Have you ever had an experience where you knew you needed to faithfully obey? Have you ever handed yourself over to the Lord in a way similar to Mary? What do you do to increase your “informed faith” so that you are better able to be thoughtfully obedient?

{ 15 comments… add one }

  • Vennesa March 2, 2011, 8:47 pm

    I like the insight you’ve shared on Mary. I haven’t had any similar experience, but you’ve given me something to think about. There are so few women mentioned in the scriptures that I appreciate any little thing we can learn about them.
    Vennesa recently posted…Vote for Pedro – or VennesaMy Profile

    • Catania Larson March 3, 2011, 8:32 am

      Thanks Venessa,
      I’m planning on writing several posts on women in the New Testament. :)

  • Alison Moore Smith March 2, 2011, 11:39 pm

    I honestly try to think of how my husband may be viewing a problem before I approach him with my point of view

    I think my husband would think he’d died and gone to heaven. I just might try that, Catania!

    What a lovely first post!
    Alison Moore Smith recently posted…Bargain Shopping in the RecessionMy Profile

    • Catania Larson March 3, 2011, 8:33 am

      I think that the key word in the sentence is that I try;)

  • Michelle D March 3, 2011, 11:14 am

    What a thoughtful post. :)

    I think the last big time I had to turn my will over to the Lord’s was when we moved nearly 20 months ago. I knew that we needed to go and that the Lord had provided a way, but I was figuratively kicking and screaming as I went… However, as difficult as the transition was, I have discovered some amazing blessings here and I have learned to be more grateful for the journey.

    I think obedience is easier when we learn to “be still” and think through what it is the Lord is asking of us and what we might learn from our experiences and make an informed decision to act.

    I, too, can learn from Mary’s example of thoughtful, faithful obedience – and can see that I have indeed been blessed on those occasions when I have succeeded in this endeavor.

    • Catania Larson March 3, 2011, 11:22 pm

      Thanks Michelle.

      Isn’t it funny how sometimes we “kick and scream” at the Lord’s will? I do it all the time, and then foolishly remember (sometime later) that His will is, ultimately, my happiness…silly silly silly.

      Also – I like how you mentioned “be still” that is exactly what Mary did, and it’s what we need to do, too.

  • Kimberly March 3, 2011, 1:34 pm

    I think the last time I had to turn my will over to the Lord’s was when we finally decided to pay our tithing FIRST instead of playing catch up. When we had to choose between paying bills or tithing we paid tithing (previously we’d pay the bills and hope to catch up on tithing later). It was terrifying. We had several over drafts and things did NOT go well financially during the first few weeks/months. My husband went from full time work to 32 hours a week in that time period because work slowed down. There were huge unexpected bills.

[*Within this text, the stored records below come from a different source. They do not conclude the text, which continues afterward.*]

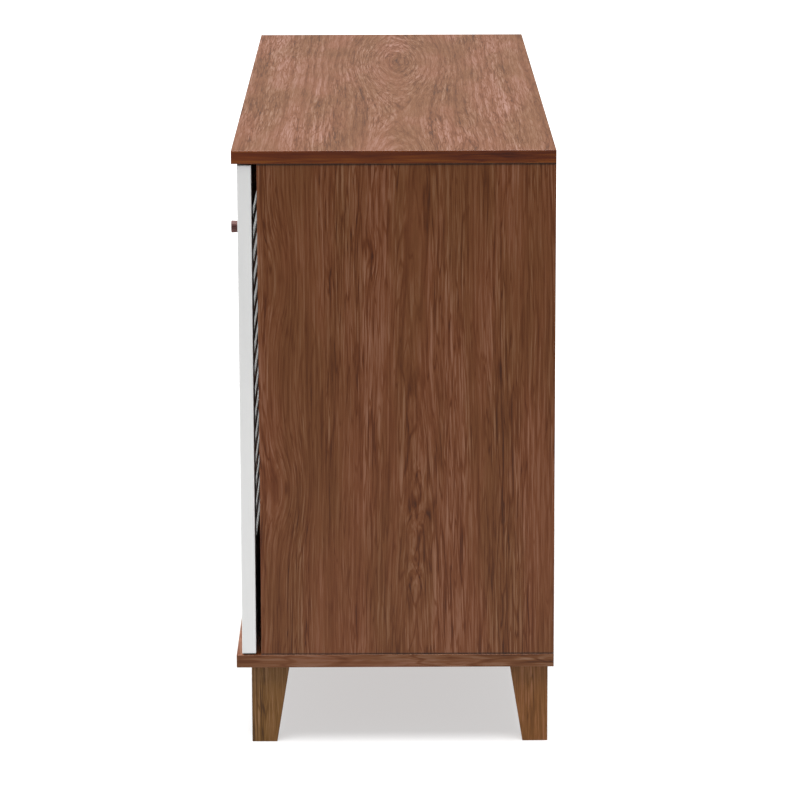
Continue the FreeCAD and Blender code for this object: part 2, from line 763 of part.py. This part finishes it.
def make_door(side, edge, pins_right):
    prefix = side + "_"
    stile_places = {False: edge, True: edge + " + door_width - stile"}
    pivot_stile = make_stile(prefix + "pivot_stile", stile_places[pins_right], pins_right)
    bore_for_pins(pivot_stile, "stile - pin_inset" if pins_right else "pin_inset")
    knob_left = stile_places[not pins_right]
    knob_stile = make_stile(prefix + "knob_stile", knob_left, not pins_right)
    bore_for_knob(knob_stile, "catch_inset" if pins_right else "stile - catch_inset")
    make_rails(prefix, edge + " + stile")
    make_louvers(prefix + "louvers", edge + " + stile")
    make_knob(prefix, knob_left + " + stile / 2")
    make_pins(prefix + "pivot_pins", dict(zip(DOORS, pin_axes()))[side][0])
    make_strike(prefix, dict(catch_centres())[side])


def check_document():
    """Stops if an object failed, or a node's shape is empty or invalid."""
    for item in doc.Objects:
        if "Invalid" in item.State or "Error" in item.State:
            raise RuntimeError(item.Label + " failed: " + str(item.State))
    for node in nodes:
        if node.Shape.isNull() or not node.Shape.isValid() or not node.Shape.Solids:
            raise RuntimeError(node.Label + " has no valid solid")


def export_nodes():
    os.makedirs("parts", exist_ok=True)
    for node in nodes:
        node.Shape.exportStep("parts/" + node.Label + ".step")


make_sheet()
make_top_board()
make_base_board()
make_panels()
make_back_panel()
make_shelves()
make_shelf_pegs()
make_carcass_fixings()
make_legs()
make_leg_fixings()
make_bushes()
make_catches()
for door, (left_edge, pins_at_right) in DOORS.items():
    make_door(door, left_edge, pins_at_right)
doc.recompute()
check_document()
export_nodes()
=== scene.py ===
import math

import bpy
from mathutils import Matrix, Vector


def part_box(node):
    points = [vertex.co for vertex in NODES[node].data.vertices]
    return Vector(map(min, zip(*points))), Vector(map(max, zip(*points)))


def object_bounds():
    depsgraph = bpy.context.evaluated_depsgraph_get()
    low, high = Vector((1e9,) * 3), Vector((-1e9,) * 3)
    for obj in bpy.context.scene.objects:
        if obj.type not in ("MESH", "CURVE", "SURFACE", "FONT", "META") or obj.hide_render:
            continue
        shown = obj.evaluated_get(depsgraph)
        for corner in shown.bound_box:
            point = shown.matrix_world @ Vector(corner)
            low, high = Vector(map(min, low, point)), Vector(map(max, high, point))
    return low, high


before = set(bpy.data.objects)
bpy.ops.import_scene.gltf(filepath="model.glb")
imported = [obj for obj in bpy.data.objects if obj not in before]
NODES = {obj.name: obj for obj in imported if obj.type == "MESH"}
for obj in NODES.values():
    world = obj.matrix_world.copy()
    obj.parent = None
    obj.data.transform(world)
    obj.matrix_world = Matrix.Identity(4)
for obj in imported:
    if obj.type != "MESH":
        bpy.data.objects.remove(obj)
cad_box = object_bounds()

# Camera, fitted to the photo's edges. Angles are in radians.
CAMERA_PLACE = Vector((5.20357, -0.00282, 1.41045))
CAMERA_YAW = 0.0037122
CAMERA_PITCH = 0.2091354
CAMERA_ROLL = -0.0028104
CAMERA_LENS = 174.711
CAMERA_SENSOR = 36.0
CAMERA_CLIP = 100.0

# Studio. Radiances are relative to the white of the finished picture.
ROOM_LIGHT = 0.335
ROOM_SEEN = 1.05
FLOOR_GLOW = 0.54
FLOOR_ALBEDO = 0.172
FLOOR_ALBEDO_SEEN = 0.40
# Each far light: its strength, its spread in degrees and the direction it comes from.
FAR_LIGHTS = {
    "overhead": (2.3, 58.0, Vector((0.0, -0.04, 1.0))),
    "front": (0.16, 4.0, Vector((0.08, -1.0, 0.035))),
}
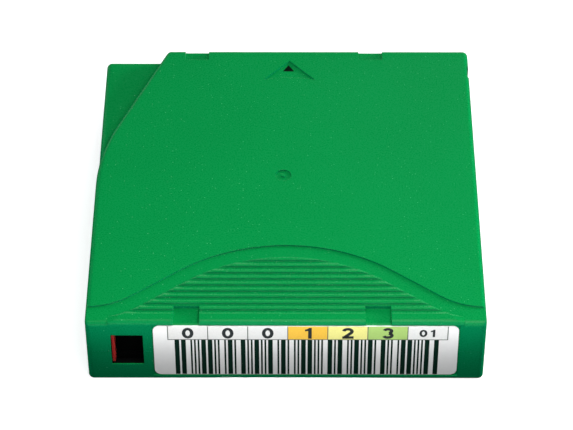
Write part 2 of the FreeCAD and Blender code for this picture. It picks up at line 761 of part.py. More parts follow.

    But it was worth it. Our financial situation is now incredibly better-miraculously better. Not only is my husband back to 40 hours a week he also got a raise-but it’s more than that-there just seems to be more money in our accounts, and there’s a sense of peace about our financial situation and future that is just so wonderful. It was HARD though, very hard.

    • Alison Moore Smith March 3, 2011, 6:02 pm

      Kimberly, thank you for that personal story.

    • Catania Larson March 3, 2011, 11:24 pm

      Kimberly, I love your example because it is a classic example of how the Lord works in our lives. Often, we have to do something (like pay tithing when we are financially strapped) that seems counterintuitive to the blessing that we need. However, once we obey – despite seeming lack of logic – we then experience the miracles of the Lord. It is pretty awesome. It is difficult, but awesome.

      Thanks for sharing your example.

  • jennycherie March 4, 2011, 12:29 am

    great food for thought! Thanks for sharing – I really look forward to reading about women in the New Testament! or any testament for that matter! ;)
    jennycherie recently posted…Let Us Oft Speak Kind Words to Each OtherMy Profile

  • jennycherie March 4, 2011, 12:30 am

    okay – now that I’ve seen that I *can* make emoticons, please excuse me while I practice:

    :) ;) :( ;( :D

    Just want to see what happens – you may now return to your regularly scheduled programming.
    jennycherie recently posted…Let Us Oft Speak Kind Words to Each OtherMy Profile

  • Hillary Sperry March 4, 2011, 8:39 am

    I love your thought process Catania! Thanks for the awesome post and I’m excited to read your point of view on other New Testament Women!

  • Darcee Yates March 4, 2011, 12:39 pm

    Pauses make all the difference. My daughter-in-law recently posted on facebook about my yet-to-be-born granddaughter dancing in her belly. I wrote back. “Baby dancing in belly. I think I’m jealous!” But facebook shoved the words together. “Baby dancing in belly. I think I’m jealous!” Without the pause, it just doesn’t come across the same.

    Point being is that in the scriptures, the words are all shoved together. Even when minutes, hours, days, etc. may have taken place from one sentence to the next.

    This is the first time I considered that Mary actually had a choice, And that there was a pause as she pondered what becoming the Mother of our Savior would entail. And then, she humbly accepted.

    Thanks for a beautiful post Cantania. And thanks for making me take a pause today to consider my own willingness to obey.

    BTW, I’ve been studying Italian for an upcoming trip to Italy. It will be my first time there and — Io volgio bene la lingua di sua madre.

    • Catania Larson March 4, 2011, 1:45 pm

      I’m jealous about your trip to Italy. I’d like to go, too. ;)

      You’re right, though, it makes a difference for us to pause when reading the scriptures. I feel like pausing is hard to do sometimes, especially in our technological run, run, run world.

      So, thanks for the comment, Darcee!

  • Darcee Yates March 4, 2011, 12:41 pm

    Now I’m laughing. Wish I knew how to make a giggling picture face here. You’ll notice that this write program ALSO shoved my words together!